Data segment:
════════
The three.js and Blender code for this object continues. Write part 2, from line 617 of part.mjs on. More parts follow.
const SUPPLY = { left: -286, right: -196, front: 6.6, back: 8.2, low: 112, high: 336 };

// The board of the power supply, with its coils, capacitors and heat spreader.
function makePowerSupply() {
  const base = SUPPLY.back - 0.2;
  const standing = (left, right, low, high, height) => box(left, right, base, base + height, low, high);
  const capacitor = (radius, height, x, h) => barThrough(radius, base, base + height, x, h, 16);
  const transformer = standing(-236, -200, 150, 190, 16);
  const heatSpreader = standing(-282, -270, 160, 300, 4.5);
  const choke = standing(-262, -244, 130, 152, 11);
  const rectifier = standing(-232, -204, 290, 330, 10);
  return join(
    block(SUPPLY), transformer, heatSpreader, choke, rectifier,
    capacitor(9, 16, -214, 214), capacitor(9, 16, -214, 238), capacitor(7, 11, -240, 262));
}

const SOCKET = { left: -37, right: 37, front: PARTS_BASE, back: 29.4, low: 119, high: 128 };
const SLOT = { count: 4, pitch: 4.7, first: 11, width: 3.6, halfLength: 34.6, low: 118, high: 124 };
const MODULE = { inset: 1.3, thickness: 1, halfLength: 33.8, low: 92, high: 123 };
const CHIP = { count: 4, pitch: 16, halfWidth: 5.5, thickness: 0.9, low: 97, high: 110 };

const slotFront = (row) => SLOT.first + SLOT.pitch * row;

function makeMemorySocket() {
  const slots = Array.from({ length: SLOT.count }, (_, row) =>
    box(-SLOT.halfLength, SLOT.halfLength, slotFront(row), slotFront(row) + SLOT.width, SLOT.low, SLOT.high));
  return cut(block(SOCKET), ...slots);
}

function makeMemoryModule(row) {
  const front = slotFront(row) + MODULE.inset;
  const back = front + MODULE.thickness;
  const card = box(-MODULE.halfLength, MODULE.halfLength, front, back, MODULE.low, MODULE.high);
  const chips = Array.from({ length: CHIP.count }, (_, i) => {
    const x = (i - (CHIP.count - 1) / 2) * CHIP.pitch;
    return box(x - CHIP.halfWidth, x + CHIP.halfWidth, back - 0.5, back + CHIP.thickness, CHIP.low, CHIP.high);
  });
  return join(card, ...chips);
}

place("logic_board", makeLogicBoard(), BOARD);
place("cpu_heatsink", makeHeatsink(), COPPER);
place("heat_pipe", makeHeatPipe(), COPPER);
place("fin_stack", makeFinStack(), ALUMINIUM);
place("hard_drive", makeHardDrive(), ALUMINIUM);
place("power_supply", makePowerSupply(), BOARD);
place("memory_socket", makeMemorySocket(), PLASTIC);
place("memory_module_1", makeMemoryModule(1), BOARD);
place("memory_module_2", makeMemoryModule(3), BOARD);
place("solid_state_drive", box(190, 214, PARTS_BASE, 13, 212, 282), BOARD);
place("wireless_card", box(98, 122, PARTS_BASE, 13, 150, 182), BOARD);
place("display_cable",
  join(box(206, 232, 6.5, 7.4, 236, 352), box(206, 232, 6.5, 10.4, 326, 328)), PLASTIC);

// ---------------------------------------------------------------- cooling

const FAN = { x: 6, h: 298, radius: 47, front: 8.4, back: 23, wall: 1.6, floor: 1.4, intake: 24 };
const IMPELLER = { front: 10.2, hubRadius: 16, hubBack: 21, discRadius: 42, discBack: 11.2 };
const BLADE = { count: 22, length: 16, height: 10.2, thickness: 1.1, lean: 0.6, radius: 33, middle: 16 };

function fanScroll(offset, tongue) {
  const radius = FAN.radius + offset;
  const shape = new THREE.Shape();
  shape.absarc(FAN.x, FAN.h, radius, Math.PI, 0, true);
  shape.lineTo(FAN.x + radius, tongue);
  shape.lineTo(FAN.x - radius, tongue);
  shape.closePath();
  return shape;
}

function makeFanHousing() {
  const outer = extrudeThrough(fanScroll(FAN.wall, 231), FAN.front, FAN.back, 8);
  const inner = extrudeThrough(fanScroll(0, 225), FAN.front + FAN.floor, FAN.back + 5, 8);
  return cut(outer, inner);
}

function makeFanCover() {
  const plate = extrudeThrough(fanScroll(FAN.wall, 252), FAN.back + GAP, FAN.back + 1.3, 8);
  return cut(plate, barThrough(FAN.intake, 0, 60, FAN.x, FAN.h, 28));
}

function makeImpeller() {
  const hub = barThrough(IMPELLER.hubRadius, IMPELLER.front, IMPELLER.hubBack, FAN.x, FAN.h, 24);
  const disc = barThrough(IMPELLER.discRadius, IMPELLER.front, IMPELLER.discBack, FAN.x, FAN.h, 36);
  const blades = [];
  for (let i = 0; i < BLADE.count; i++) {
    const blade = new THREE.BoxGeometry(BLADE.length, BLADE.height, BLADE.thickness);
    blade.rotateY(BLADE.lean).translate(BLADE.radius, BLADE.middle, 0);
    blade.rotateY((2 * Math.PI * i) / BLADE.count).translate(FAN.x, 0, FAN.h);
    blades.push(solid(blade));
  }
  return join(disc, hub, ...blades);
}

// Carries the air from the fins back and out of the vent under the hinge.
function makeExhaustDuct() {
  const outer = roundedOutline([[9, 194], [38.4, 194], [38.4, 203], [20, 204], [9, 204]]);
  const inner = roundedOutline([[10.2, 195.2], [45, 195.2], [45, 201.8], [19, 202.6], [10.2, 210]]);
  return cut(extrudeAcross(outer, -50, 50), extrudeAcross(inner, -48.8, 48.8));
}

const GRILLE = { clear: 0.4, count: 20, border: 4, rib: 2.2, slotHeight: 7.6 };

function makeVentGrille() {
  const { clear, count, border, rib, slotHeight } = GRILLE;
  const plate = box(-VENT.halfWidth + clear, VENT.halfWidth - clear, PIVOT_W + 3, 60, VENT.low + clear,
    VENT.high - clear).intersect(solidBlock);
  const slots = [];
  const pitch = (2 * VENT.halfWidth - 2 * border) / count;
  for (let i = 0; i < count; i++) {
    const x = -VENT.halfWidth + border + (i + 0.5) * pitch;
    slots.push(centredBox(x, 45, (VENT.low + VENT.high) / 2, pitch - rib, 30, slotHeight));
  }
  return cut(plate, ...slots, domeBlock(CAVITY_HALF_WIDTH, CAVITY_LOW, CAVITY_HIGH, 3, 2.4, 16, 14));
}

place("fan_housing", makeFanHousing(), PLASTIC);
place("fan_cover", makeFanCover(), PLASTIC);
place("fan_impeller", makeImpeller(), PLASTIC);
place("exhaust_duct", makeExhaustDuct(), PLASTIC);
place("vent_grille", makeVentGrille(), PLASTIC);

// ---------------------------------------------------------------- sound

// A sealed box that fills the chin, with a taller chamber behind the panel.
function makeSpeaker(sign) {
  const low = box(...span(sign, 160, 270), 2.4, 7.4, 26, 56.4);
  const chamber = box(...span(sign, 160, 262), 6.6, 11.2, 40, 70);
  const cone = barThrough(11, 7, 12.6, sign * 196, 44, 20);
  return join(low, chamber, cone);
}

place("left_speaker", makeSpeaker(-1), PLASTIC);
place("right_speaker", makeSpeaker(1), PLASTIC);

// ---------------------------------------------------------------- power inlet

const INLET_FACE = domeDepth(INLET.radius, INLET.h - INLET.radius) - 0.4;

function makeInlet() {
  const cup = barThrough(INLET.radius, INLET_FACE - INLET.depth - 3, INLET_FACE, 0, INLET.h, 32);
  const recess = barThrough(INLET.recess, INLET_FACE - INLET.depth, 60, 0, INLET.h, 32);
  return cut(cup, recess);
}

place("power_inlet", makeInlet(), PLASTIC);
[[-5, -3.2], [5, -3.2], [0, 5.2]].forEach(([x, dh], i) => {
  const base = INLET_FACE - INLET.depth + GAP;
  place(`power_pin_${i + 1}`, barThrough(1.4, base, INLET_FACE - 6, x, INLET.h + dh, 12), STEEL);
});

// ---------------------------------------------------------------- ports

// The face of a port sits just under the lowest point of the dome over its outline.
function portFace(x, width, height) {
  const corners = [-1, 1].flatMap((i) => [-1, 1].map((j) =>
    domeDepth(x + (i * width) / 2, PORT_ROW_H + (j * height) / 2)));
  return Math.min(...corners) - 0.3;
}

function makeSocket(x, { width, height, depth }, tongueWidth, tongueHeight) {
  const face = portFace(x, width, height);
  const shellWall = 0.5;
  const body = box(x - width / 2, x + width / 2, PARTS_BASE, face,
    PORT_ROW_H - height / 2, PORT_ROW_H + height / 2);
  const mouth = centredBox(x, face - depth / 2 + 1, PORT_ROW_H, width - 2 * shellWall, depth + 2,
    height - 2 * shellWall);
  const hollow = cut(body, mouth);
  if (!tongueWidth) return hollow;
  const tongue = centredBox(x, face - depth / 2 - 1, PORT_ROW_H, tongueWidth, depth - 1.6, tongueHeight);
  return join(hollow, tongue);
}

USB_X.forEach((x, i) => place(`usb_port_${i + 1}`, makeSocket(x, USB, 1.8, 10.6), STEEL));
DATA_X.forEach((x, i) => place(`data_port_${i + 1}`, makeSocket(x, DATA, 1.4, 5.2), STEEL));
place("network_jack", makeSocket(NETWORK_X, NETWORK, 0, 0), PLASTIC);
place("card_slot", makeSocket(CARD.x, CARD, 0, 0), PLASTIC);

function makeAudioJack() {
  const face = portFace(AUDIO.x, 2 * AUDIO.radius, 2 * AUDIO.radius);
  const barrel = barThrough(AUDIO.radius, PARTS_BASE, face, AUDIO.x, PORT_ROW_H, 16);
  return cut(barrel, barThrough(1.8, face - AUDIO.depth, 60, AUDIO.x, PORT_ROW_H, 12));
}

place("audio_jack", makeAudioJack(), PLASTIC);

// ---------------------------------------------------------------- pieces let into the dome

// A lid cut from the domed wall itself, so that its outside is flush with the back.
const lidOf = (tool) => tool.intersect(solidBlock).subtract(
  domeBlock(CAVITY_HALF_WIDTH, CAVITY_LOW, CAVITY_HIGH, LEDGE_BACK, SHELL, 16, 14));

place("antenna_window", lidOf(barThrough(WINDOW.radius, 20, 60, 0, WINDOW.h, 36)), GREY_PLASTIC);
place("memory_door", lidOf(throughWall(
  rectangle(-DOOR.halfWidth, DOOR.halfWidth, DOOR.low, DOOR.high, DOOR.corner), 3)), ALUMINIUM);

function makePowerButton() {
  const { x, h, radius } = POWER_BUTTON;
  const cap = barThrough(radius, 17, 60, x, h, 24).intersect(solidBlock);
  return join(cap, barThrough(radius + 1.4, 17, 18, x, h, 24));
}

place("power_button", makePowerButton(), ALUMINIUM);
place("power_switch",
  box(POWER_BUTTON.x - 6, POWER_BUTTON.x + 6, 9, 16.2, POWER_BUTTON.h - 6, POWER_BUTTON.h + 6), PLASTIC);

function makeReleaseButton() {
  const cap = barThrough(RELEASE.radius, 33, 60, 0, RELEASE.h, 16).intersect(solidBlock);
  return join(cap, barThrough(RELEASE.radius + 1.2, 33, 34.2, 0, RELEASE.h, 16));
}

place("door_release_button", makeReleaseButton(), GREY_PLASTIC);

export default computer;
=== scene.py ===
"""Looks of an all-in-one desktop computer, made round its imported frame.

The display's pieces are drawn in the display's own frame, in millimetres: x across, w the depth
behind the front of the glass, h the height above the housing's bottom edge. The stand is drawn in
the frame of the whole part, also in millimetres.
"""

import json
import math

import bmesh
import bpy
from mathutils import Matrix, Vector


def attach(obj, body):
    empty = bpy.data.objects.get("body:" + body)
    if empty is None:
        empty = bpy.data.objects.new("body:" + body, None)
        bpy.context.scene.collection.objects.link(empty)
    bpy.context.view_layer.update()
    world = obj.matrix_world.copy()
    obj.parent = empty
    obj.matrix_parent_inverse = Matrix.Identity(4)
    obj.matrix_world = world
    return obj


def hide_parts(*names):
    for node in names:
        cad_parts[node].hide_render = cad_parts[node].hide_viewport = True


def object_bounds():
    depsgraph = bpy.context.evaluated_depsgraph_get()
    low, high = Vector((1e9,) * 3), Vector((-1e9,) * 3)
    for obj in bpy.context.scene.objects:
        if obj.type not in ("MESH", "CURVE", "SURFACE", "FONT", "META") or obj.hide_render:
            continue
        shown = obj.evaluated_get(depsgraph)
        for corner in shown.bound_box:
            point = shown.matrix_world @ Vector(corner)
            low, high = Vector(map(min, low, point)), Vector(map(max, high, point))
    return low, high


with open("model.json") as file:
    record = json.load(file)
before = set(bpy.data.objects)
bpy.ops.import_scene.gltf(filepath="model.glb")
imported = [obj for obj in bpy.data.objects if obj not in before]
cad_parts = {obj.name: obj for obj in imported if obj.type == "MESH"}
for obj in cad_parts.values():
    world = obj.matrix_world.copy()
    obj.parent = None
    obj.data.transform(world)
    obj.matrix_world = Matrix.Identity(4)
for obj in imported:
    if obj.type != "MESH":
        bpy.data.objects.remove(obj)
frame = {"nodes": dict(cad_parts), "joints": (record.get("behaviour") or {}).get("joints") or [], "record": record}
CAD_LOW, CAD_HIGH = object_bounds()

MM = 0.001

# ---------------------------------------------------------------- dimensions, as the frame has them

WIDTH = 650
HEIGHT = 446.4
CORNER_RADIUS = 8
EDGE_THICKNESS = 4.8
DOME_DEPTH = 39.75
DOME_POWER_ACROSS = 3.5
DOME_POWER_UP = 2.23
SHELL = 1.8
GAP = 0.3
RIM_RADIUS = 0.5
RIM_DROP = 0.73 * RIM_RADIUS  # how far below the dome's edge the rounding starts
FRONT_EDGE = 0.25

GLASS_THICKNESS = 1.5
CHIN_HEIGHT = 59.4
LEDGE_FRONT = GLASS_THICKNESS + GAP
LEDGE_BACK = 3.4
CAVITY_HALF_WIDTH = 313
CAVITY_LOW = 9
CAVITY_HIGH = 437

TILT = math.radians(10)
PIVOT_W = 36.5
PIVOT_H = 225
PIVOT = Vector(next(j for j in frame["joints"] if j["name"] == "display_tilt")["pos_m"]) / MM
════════
Task statement: All lines above from the one containing "return join(cap, barThrough(RELEASE.radius" to the one containing "imported = [obj" must be repeated exactly, both lines included, and no others.

Written reply:
  return join(cap, barThrough(RELEASE.radius + 1.2, 33, 34.2, 0, RELEASE.h, 16));
}

place("door_release_button", makeReleaseButton(), GREY_PLASTIC);

export default computer;
=== scene.py ===
"""Looks of an all-in-one desktop computer, made round its imported frame.

The display's pieces are drawn in the display's own frame, in millimetres: x across, w the depth
behind the front of the glass, h the height above the housing's bottom edge. The stand is drawn in
the frame of the whole part, also in millimetres.
"""

import json
import math

import bmesh
import bpy
from mathutils import Matrix, Vector


def attach(obj, body):
    empty = bpy.data.objects.get("body:" + body)
    if empty is None:
        empty = bpy.data.objects.new("body:" + body, None)
        bpy.context.scene.collection.objects.link(empty)
    bpy.context.view_layer.update()
    world = obj.matrix_world.copy()
    obj.parent = empty
    obj.matrix_parent_inverse = Matrix.Identity(4)
    obj.matrix_world = world
    return obj


def hide_parts(*names):
    for node in names:
        cad_parts[node].hide_render = cad_parts[node].hide_viewport = True


def object_bounds():
    depsgraph = bpy.context.evaluated_depsgraph_get()
    low, high = Vector((1e9,) * 3), Vector((-1e9,) * 3)
    for obj in bpy.context.scene.objects:
        if obj.type not in ("MESH", "CURVE", "SURFACE", "FONT", "META") or obj.hide_render:
            continue
        shown = obj.evaluated_get(depsgraph)
        for corner in shown.bound_box:
            point = shown.matrix_world @ Vector(corner)
            low, high = Vector(map(min, low, point)), Vector(map(max, high, point))
    return low, high


with open("model.json") as file:
    record = json.load(file)
before = set(bpy.data.objects)
bpy.ops.import_scene.gltf(filepath="model.glb")
imported = [obj for obj in bpy.data.objects if obj not in before]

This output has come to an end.